Rahbar’s translation is also quite literal; his English tries to retain
much of what may seem quaint now even in Urdu. While Russell and Islam
try to communicate only the spirit in which Ghalib wrote his words, Rahbar
tries to offer us the surface quality of those words too.
Selected Bibliography
Aijaz Ahmad (Ed.). Ghazals of Ghalib. New York: Columbia U. Press,
1971.
Ahmed Ali. Ghalib: Selected Poems. Roma: Is.M.E.O., 1969.
These translations are also included in his The Golden Tradition
(New York: Columbia U. Press, 1973).
Yusuf Husain. Urdu Ghazals of Ghalib. New Delhi: Ghalib Institute,
1977.
Daud Kamal. Ghalib: Reverberations. Karachi: ?, 1970.
J. L. Kaul. Interpretations of Ghalib. Delhi: Atma Ram, 1957.
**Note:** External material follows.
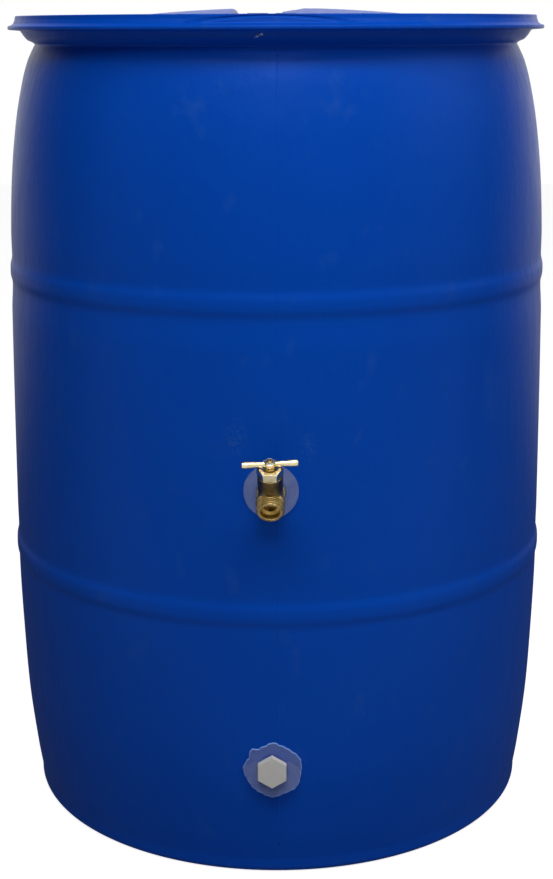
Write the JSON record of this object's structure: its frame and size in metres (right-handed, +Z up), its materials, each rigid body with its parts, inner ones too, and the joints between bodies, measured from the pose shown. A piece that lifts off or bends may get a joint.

P. L. Lakhanpal. Ghalib: The Man and His Verse. Delhi: International
Books, 1960.
M. Mujeeb. Ghalib. New Delhi: Sahitya Akademi, 1969.
Daud Rahbar. Urdu Letters of Mirza Asad’ullah Khan Ghalib. Albany:
SUNY Press, 1987.
B. N. Raina. Raina’s Ghalib. Calcutta: Writers Workshop, 1984.
Ralph Russell and Khurshidul Islam. Ghalib: Life and Letters.
London: George Allen & Unwin, 1969.
Sufia Sadullah. Hundred Verses of Mirza Ghalib. Ed. by Suraiya
Nazar. Karachi: A. Sadullah, 1975.
Mohammed Zakir. Distracting Words. Delhi: Idara-e Amini, 1976.